Courtesy of Salon.com:
In the past quarter-century Oprah has become shorthand for self-help: a spiritual guide, a confessor and a warm shoulder for her adoring American public. Now in the final season of her revolutionary daytime talk show, Oprah's pronouncements have become the Word to live by for a staggeringly diverse audience. In fact, you could argue she is a religious leader for an America increasingly skeptical about organized religion.
It's an idea that Kathryn Lofton explores in "Oprah: The Gospel of an Icon." Assistant professor of American studies and religious studies at Yale, Lofton sees religious preaching methods in the way Oprah hosts her show, as well as a formulaic, sermon-like approach to every topic -- whether it's healing the wounds of sexual abuse or what new exfoliating cream you should buy. Oh Oprah, who art on television, tell us how to live a good life.
Salon spoke to Lofton over the phone about Oprah's message, the daytime guru's own skeptical views of religion, and what our love of Oprah tells us about the American hunger for help and guidance.
What was it about Oprah that made you think of her in the context of American religious history?

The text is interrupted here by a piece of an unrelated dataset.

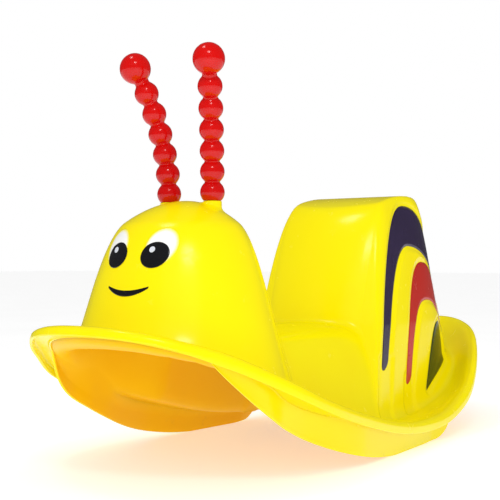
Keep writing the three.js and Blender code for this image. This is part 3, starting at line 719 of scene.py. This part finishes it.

Within these very corporate formats of daytime television, extraordinary forms of suffering were being confessed to and described. There's a great book about Oprah by Eva Illouz, "Oprah Winfrey and the Glamour of Misery," and Illouz points out something that I dig into, and that is the strange way in which the extremity of human despair -- not merely estranged spouses, we're talking stories of people coming home and seeing that their spouse has murdered all their kids and then themselves -- are being dealt with in the same way as these topics that are seemingly shallow. Good glasses for a spring party, best new strategies for boyfriend wear. This exposure of human need at 4 p.m. on a weekday afternoon made me think, "What is this thing?" We're so accustomed now to reality programming and a whole spate of shows spun off from Oprah, but, as a scholar of a religion, I think it's one of our jobs to be cued into how people manage pain, and the idea of evil, or whether or not we live in a just world.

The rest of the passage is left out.